• SHORT PROBLEM: Return, exactly as written, every line from the first line of the data below through the line that contains "return np.interp(height, [y".

• SUPPLIED MATERIAL:
● ● ● ● ●

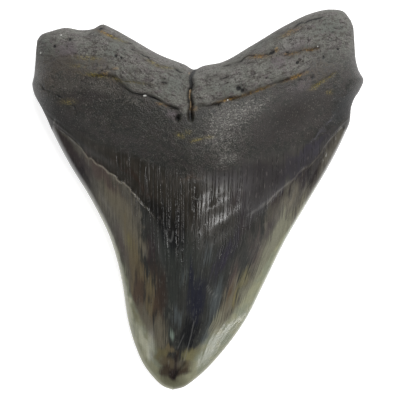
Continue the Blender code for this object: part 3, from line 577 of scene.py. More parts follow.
def run_along(points):
    """The length of the line up to each of its points, with the whole line as 1."""
    steps = np.hypot(*np.diff(np.asarray(points, float), axis=0).T)
    run = np.concatenate([[0.0], np.cumsum(steps)])
    return run / run[-1]


def on_line(points, share):
    """Points on the smooth line through the given ones, at shares of its length."""
    return through(run_along(points), points, share)


def share_at_height(margin, height):
    """How far along a margin, as a share of its length, it reaches that height up the drawing."""
    return np.interp(height, [y for _, y in margin], run_along(margin))


def chevron(left_end, left_points, middle, right_points, right_end, across):
    """One row as a smooth line, read at shares of the width; its middle point is at the share 0.5.

    Each half is drawn finely and measured, so that equal shares are equal lengths of it.
    """
    left, right = [left_end, *left_points, middle], [middle, *right_points, right_end]
    places = np.concatenate([run_along(left) / 2, 0.5 + run_along(right)[1:] / 2])
    fine = through(places, left + right[1:], np.linspace(0, 1, 2 * ROW_SAMPLES + 1), held=False)
    run = np.concatenate([
        run_along(fine[: ROW_SAMPLES + 1]) / 2, 0.5 + run_along(fine[ROW_SAMPLES:])[1:] / 2
    ])
    return np.stack([np.interp(across, run, fine[:, 0]), np.interp(across, run, fine[:, 1])], -1)


def plan(along, across):
    """Drawing places of the grid: a row for each level in `along`, a column for each share in `across`.

    Between chevrons a column is a smooth curve through them, and each row's two ends, the first and the
    last column, are then drawn onto the margins.
    """
    rows = [np.tile(TIP, (len(across), 1))]
    left_shares, right_shares = [0.0], [0.0]
    for _, left_height, right_height, left_points, middle, right_points in CHEVRONS:
        left_shares.append(share_at_height(LEFT_MARGIN, left_height))
        right_shares.append(share_at_height(RIGHT_MARGIN, right_height))
        left_end = on_line(LEFT_MARGIN, np.array(left_shares[-1]))
        right_end = on_line(RIGHT_MARGIN, np.array(right_shares[-1]))
        rows.append(chevron(left_end, left_points, middle, right_points, right_end, across))
    levels = [0.0] + [row[0] for row in CHEVRONS]
    grid = through(levels, np.array(rows), along)
    left = on_line(LEFT_MARGIN, through(levels, left_shares, along))
    right = on_line(RIGHT_MARGIN, through(levels, right_shares, along))
    fade = across[None, :, None]
    grid += (left - grid[:, 0])[:, None] * (1 - fade) ** 3
    grid += (right - grid[:, -1])[:, None] * fade**3
    return grid


def away_from(line, x, y):
    """Distance of each place from a line, positive on its left side, and the share of the line nearest it.

    On each straight stretch the nearest point is the start plus the stretch times the offset's share along
    it, held between 0 and 1; the stretch with the smallest distance counts.
    """
    run = run_along(line)
    distance, share = np.full(x.shape, np.inf), np.zeros(x.shape)
    for (start_x, start_y), (end_x, end_y), before, after in zip(line[:-1], line[1:], run[:-1], run[1:]):
        step_x, step_y = end_x - start_x, end_y - start_y
        offset_x, offset_y = x - start_x, y - start_y
        part = np.clip((offset_x * step_x + offset_y * step_y) / (step_x**2 + step_y**2), 0, 1)
        gap = np.hypot(offset_x - part * step_x, offset_y - part * step_y)
        side = np.where(step_x * offset_y < step_y * offset_x, -1, 1)
        nearer = gap < np.abs(distance)
        distance = np.where(nearer, side * gap, distance)
        share = np.where(nearer, before + part * (after - before), share)
    return distance, share


def clouds(u, v, size, seed):
    """Smooth noise from -1 to 1 over u and v.

    Random heights stand on a square lattice `size` apart. Between them the height is their blend, weighted
    each way by the smooth step 3t^2 - 2t^3 of the distance across the square.
    """
    lattice = 128
    table = np.random.default_rng(seed).uniform(-1, 1, (lattice, lattice))
    u, v = u / size, v / size
    i, j = np.floor(u).astype(int), np.floor(v).astype(int)
    s, t = u - i, v - j
    s, t = s * s * (3 - 2 * s), t * t * (3 - 2 * t)
    corner = [[table[(i + a) % lattice, (j + b) % lattice] for b in (0, 1)] for a in (0, 1)]
    near = corner[0][0] * (1 - t) + corner[0][1] * t
    far = corner[1][0] * (1 - t) + corner[1][1] * t
    return near * (1 - s) + far * s


def window(value, start, full, fading, gone, loss=1.0):
    """0 below `start`, 1 from `full` to `fading`, and less by `loss` from `gone` on."""
    return smooth_step(value, start, full) * (1 - loss * smooth_step(value, fading, gone))


def bump(offset, width):
    """A smooth bump: 1 at no offset, 0 well past `width`."""
    return np.exp(-((offset / width) ** 2))


def smooth_step(value, low, high):
    """0 below `low`, 1 above `high`, and 3t^2 - 2t^3 between them."""
    t = np.clip((value - low) / (high - low), 0, 1)
    return t * t * (3 - 2 * t)


def ends(share, length):
    """1 along a line, running out to 0 over a share `length` of it at either end."""
    return np.clip(share / length, 0, 1) * np.clip((1 - share) / length, 0, 1)


def blots(marks, x, y):
    """Soft oval marks laid over each other: 1 minus the product of what each leaves.

    A mark is a bump in its two half widths; its long side leans by `lean` millimetres a millimetre.
    """
    left = np.ones(x.shape)
    for mark_x, mark_y, width, length, lean, strength in marks:
        offset_x, offset_y = x - mark_x, y - mark_y
        if length >= width:
            offset_x = offset_x - lean * offset_y
        else:
            offset_y = offset_y - lean * offset_x
        left *= 1 - strength * bump(offset_x, width) * bump(offset_y, length)
    return 1 - left


def lines(marks, x, y):
    """Thin marks along lines: the strongest of their bumps, each with its half width and strength."""
    return np.max([
        strength * bump(away_from(line, x, y)[0], width) for line, width, strength in marks
    ], axis=0)


def uneven(name, x, y):
    """The named clouds over x and y, layer on layer."""
    return sum(
        height * clouds(x * share_x, y * share_y, size, seed)
        for height, share_x, share_y, size, seed in UNEVEN[name]
    )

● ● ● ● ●

• OUTPUT:
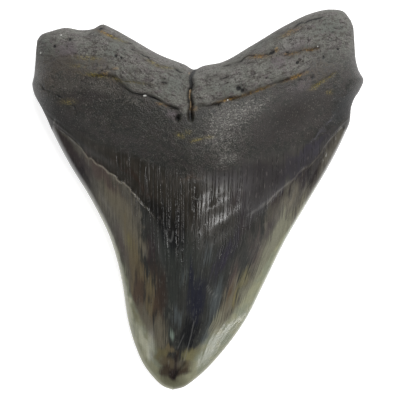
Continue the Blender code for this object: part 3, from line 577 of scene.py. More parts follow.
def run_along(points):
    """The length of the line up to each of its points, with the whole line as 1."""
    steps = np.hypot(*np.diff(np.asarray(points, float), axis=0).T)
    run = np.concatenate([[0.0], np.cumsum(steps)])
    return run / run[-1]


def on_line(points, share):
    """Points on the smooth line through the given ones, at shares of its length."""
    return through(run_along(points), points, share)


def share_at_height(margin, height):
    """How far along a margin, as a share of its length, it reaches that height up the drawing."""
    return np.interp(height, [y for _, y in margin], run_along(margin))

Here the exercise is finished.